Im Flugzeug von Rom nach Lampedusa sitzen neben Journalisten und Kameraleuten gut 40 Polizisten, kurzfristig zum Dienst berufen. Weitere Polizisten sollen folgen, sagen sie. Manche von ihnen waren schon einmal auf Lampedusa im Einsatz, früher, als hier ständig Flüchtlinge aus Afrika landeten. "Aber das ist schon länger her. 2005 war es das letzte Mal so arg wie jetzt!"

Italiens Ministerpräsident Roberto Maroni fürchtet sogar, dass es noch schlimmer kommen könnte: "Das ist der Fall der Mauer", sagte er im italienischen Fernsehen, "wir sind Zeugen eines biblischen Exodus". Zehntausende Menschen, so meint er, warteten in Tunesien nur darauf, ins Boot zu steigen und über das Mittelmeer Lampedusa zu erreichen.

Salem ist einer jener Tunesier, der es geschafft hat; 19 Jahre alt, Kapuzenpulli, darüber eine schwarze bis zur Hüfte gehende Jacke. 15 Stunden war er auf dem Meer unterwegs, mit 50 anderen. 2000 Euro hat die Überfahrt gekostet, alle haben das gezahlt, der Standardtarif zur Fahrt in ein neues Leben. Jetzt ist er auf Lampedusa. "In Tunesien ist das reine Chaos, ich habe alles zurückgelassen. Sobald es ruhig ist, gehe ich zurück", erzählt er uns. Die meisten der rund 5000, die in den letzten Tagen kamen, sind junge Männer.

Nun harren sie aus im "Centro d'accoglienza", dem Aufnahmelager: Zwischen hohen Pinien liegen, so gut es geht, freundlich gestaltete Häuser. Hier werden sie zunächst versorgt, dann sieht man weiter. Es ist voll im Lager, nachdem ein gutes Jahr hier überhaupt niemand mehr war: Es kamen keine Boote mehr, das Lager wurde geschlossen, es wehte nur der raue Wind vom Meer hindurch. Man überlegte bereits, das Aufnahmelager in ein Museum umzubauen, zu einem italienischen Ellis Island: ein Museum über die Geschichte der Immigration übers Mittelmeer in die Festung Europa.

Dass es um Lampedusa ruhiger wurde, lag an der italienischen Politik: Mit dem bisherigen tunesischen Machthaber Ben Ali gab es ein Abkommen, dann auch mit Libyen: Die Länder sollten Bootsflüchtlinge daran hindern, in See zu stechen, oder sie einholen und zurückbringen - dafür sollte es finanzielle und personelle Unterstützung geben.

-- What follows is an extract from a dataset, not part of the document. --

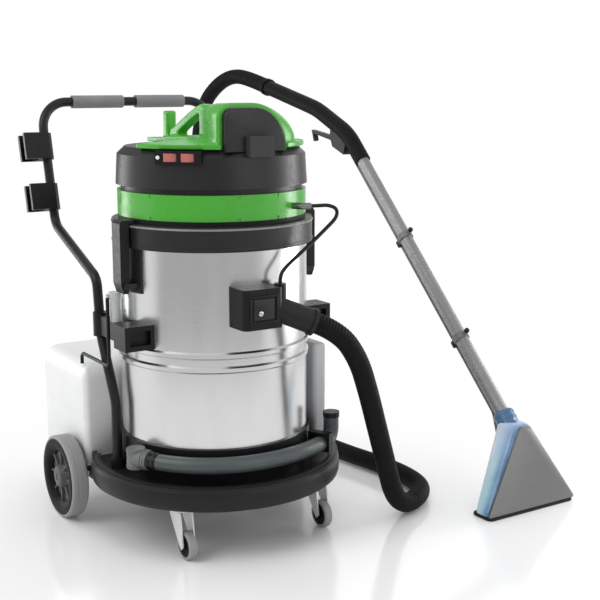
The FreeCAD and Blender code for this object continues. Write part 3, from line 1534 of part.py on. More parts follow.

Italiens Pakt mit Despoten

Es war ein Erfolg für die Berlusconi-Regierung, wenn auch keiner, für den man Menschen-rechtspreise bekommt. Hilfsorganisationen und Oppositionspolitiker schimpften über den Pakt mit den Despoten, aber keine Flüchtlingsboote kamen mehr.

Italien spürt als erstes Land die Folgen der nordafrikanischen Revolutionen: Mit der Flucht der Diktatoren sind auch frühere Abmachungen in Gefahr. Die tunesische Übergangsregierung schloss den von Rom angebotenen Einsatz italienischer Beamter an der tunesischen Grenze aus. Aber es muss sich schnell etwas tun, denn Italien ist schlecht vorbereitet und das Innenministerium ist besorgt, dass unter den Einwanderern Kriminelle sind, die im tunesischen Chaos der letzten Woche aus dem Gefängnis geflohen sein könnten.

Sami und sein Freund Saleh sitzen unterdessen unter einem Baum am Flughafen von Lampedusa und warten darauf, nach Porto Empedocle an der Südküste Siziliens ausgeflogen zu werden. Sie haben keine Frauen, keine Kinder und hatten schon seit Längerem Geld gespart, um nach Europa auszuwandern. Nun sei die Gelegenheit günstig gewesen, meinen sie.

Von Europa hat er immer schon geträumt. "Mir ist es egal, wo ich lebe: Italien, Schweiz, Deutschland, Frankreich", sagt er, "ich habe nur drei Ziele: ein Ort, an dem ich schlafen kann, Arbeit, ein Einkommen." Aber an den Ort seiner Träume muss Saleh erst einmal kommen. Der Weg dorthin ist noch weit und Lampedusa war nur das erste Etappenziel.